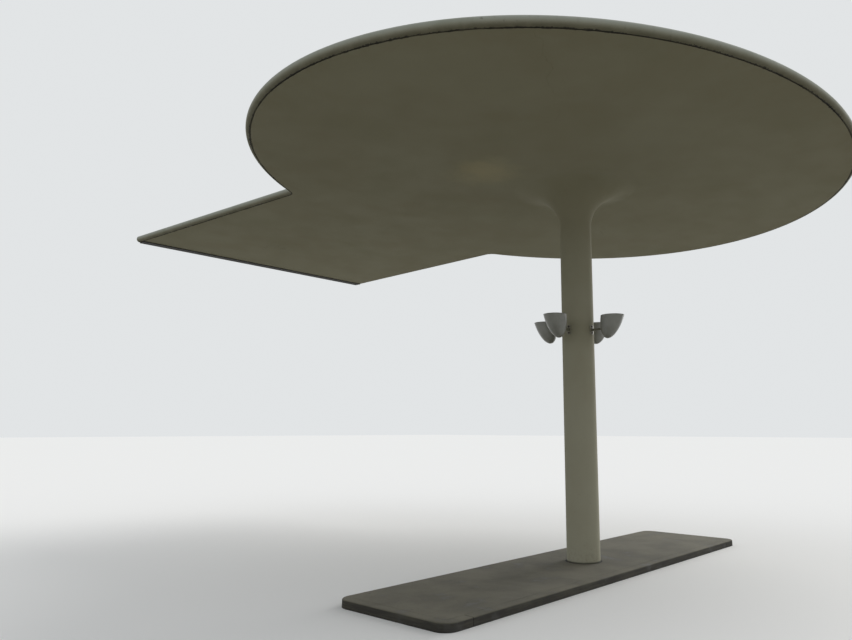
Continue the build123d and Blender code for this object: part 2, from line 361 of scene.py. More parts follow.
# %% The column's finish
def column_paint():
    f, rough = painted_coat("painted_column")
    f.patches(PAINT_BROWN, 1.0, 0.55, 0.8, 0.16, 4.0, 0.6, f.stretched(0.05, 0.05, 1.6))
    low = f.ramp(f.axis("Z"), ISLAND_TOP, ISLAND_TOP + 0.28, 1.0, 0.0)
    f.over(f.times(low, f.ramp(f.noise(0.03, 6.0, 0.7), 0.45, 0.72, 0.0, 0.35)), tone(104, 100, 88))
    f.over(f.ramp(f.axis("Z"), ISLAND_TOP + 0.004, ISLAND_TOP + 0.02, 0.8, 0.0), GRIME)
    band = f.times(f.ramp(f.axis("Z"), 0.35, 0.6), f.ramp(f.axis("Z"), 0.9, 1.3, 1.0, 0.0))
    scuffs = f.ramp(f.noise(1.0, 5.0, 0.75, f.stretched(0.11, 0.11, 0.018)), 0.64, 0.72)
    f.over(f.times(f.times(band, scuffs), 0.3), tone(88, 86, 78))
    return f.done(rough, Specular_IOR_Level=0.4)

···

> The request: Extract the full listing and reproduce each line exactly.

> Correct answer:
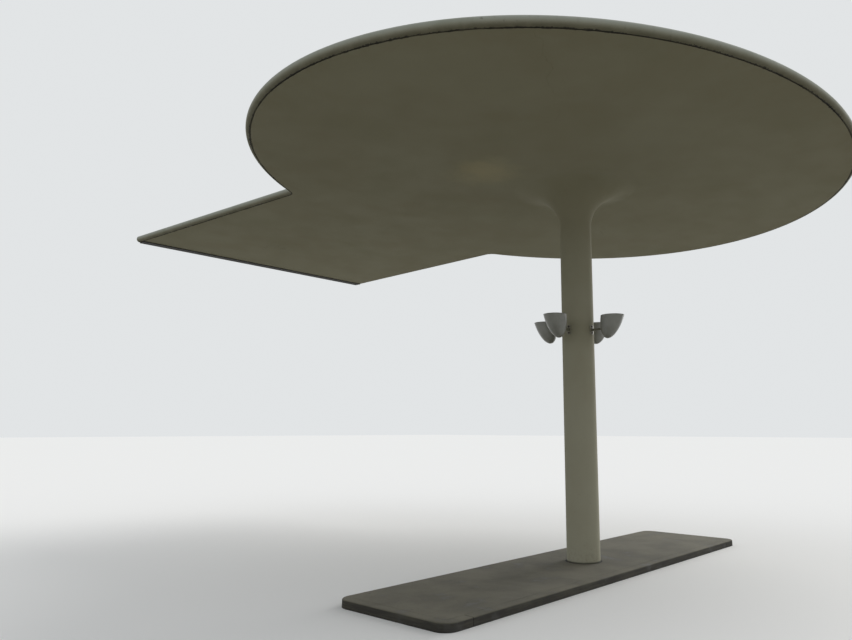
Continue the build123d and Blender code for this object: part 2, from line 361 of scene.py. More parts follow.
# %% The column's finish
def column_paint():
    f, rough = painted_coat("painted_column")
    f.patches(PAINT_BROWN, 1.0, 0.55, 0.8, 0.16, 4.0, 0.6, f.stretched(0.05, 0.05, 1.6))
    low = f.ramp(f.axis("Z"), ISLAND_TOP, ISLAND_TOP + 0.28, 1.0, 0.0)
    f.over(f.times(low, f.ramp(f.noise(0.03, 6.0, 0.7), 0.45, 0.72, 0.0, 0.35)), tone(104, 100, 88))
    f.over(f.ramp(f.axis("Z"), ISLAND_TOP + 0.004, ISLAND_TOP + 0.02, 0.8, 0.0), GRIME)
    band = f.times(f.ramp(f.axis("Z"), 0.35, 0.6), f.ramp(f.axis("Z"), 0.9, 1.3, 1.0, 0.0))
    scuffs = f.ramp(f.noise(1.0, 5.0, 0.75, f.stretched(0.11, 0.11, 0.018)), 0.64, 0.72)
    f.over(f.times(f.times(band, scuffs), 0.3), tone(88, 86, 78))
    return f.done(rough, Specular_IOR_Level=0.4)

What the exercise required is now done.